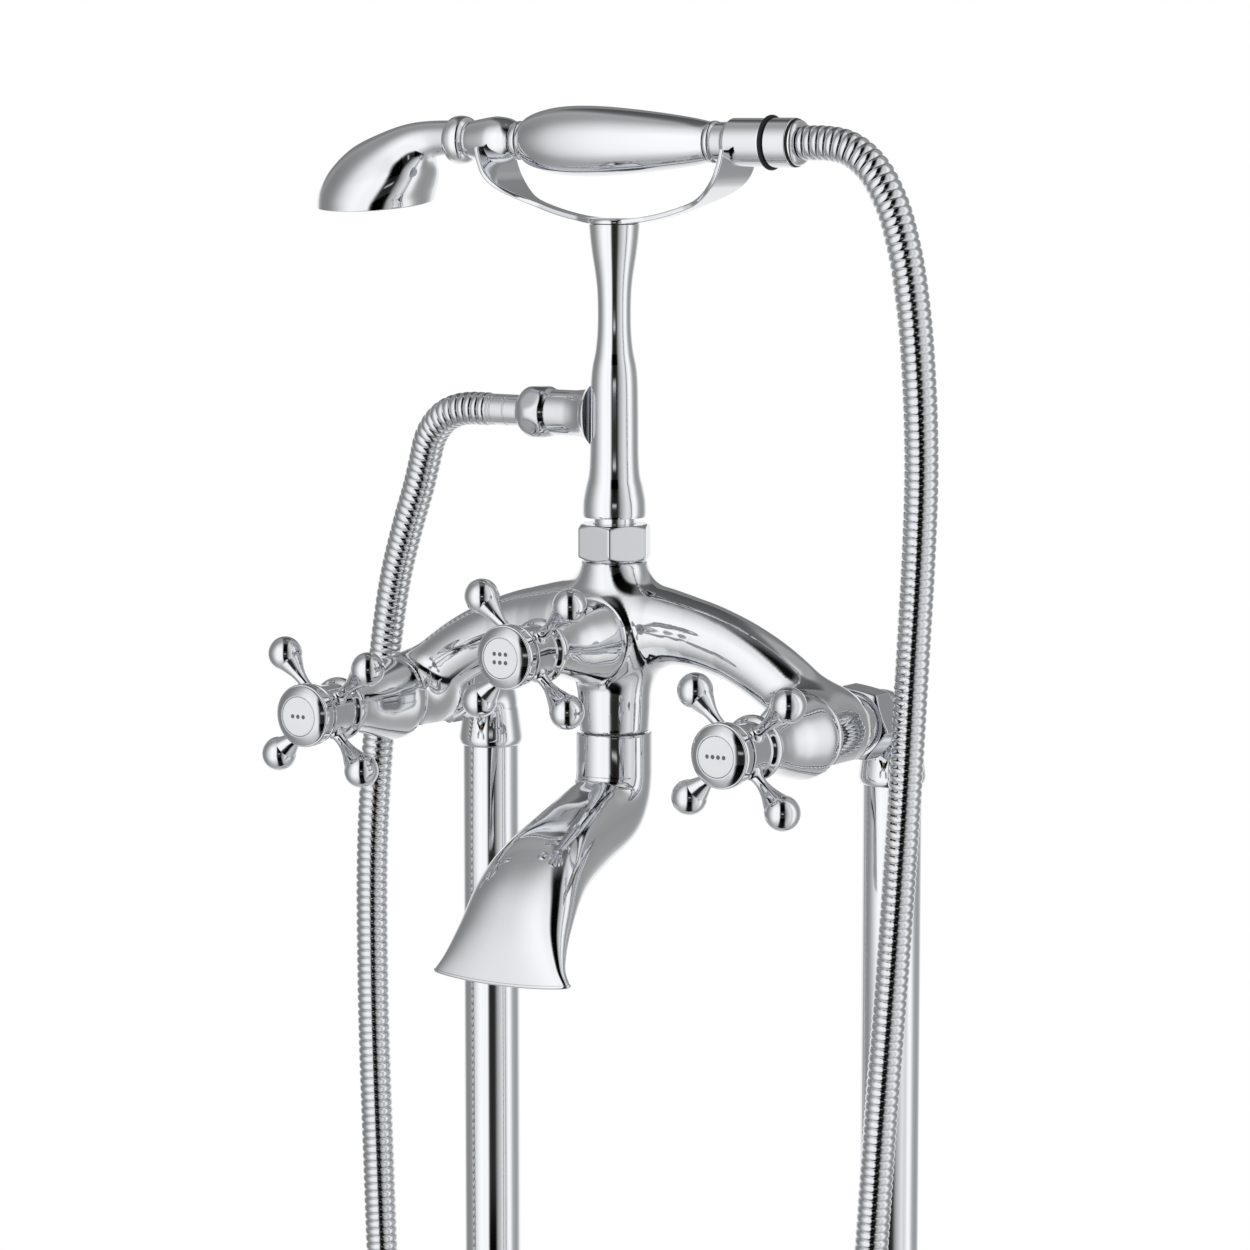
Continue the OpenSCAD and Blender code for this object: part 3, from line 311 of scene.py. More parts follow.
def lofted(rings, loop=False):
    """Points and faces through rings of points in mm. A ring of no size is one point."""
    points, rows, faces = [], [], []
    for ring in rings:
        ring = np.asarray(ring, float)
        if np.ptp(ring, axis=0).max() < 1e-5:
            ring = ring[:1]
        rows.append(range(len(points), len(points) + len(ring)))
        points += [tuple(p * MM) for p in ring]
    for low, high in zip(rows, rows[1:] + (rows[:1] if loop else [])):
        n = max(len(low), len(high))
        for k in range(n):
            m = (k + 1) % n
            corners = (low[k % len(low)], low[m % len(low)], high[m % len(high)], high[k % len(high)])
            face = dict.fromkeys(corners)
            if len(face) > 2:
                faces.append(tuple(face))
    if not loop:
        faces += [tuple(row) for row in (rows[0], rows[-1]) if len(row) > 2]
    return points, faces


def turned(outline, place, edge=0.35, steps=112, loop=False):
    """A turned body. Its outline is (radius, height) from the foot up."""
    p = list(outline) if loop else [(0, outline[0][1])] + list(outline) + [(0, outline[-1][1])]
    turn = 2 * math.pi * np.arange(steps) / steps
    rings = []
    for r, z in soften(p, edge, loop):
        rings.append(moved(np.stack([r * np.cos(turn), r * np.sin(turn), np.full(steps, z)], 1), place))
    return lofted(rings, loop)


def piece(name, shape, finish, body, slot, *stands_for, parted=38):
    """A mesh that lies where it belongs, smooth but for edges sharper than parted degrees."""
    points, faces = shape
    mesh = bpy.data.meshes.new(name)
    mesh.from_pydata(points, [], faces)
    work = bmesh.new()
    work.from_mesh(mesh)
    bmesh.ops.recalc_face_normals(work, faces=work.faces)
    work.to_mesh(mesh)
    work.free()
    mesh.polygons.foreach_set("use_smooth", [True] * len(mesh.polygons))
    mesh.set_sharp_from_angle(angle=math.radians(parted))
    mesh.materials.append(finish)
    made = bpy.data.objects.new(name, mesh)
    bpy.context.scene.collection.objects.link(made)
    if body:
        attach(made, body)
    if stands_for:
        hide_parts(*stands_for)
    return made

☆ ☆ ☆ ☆

__Instructions to follow__
Pick out the lines that have the word "made". Copy them all.

__Task output__
    made = bpy.data.objects.new(name, mesh)
    bpy.context.scene.collection.objects.link(made)
        attach(made, body)
    return made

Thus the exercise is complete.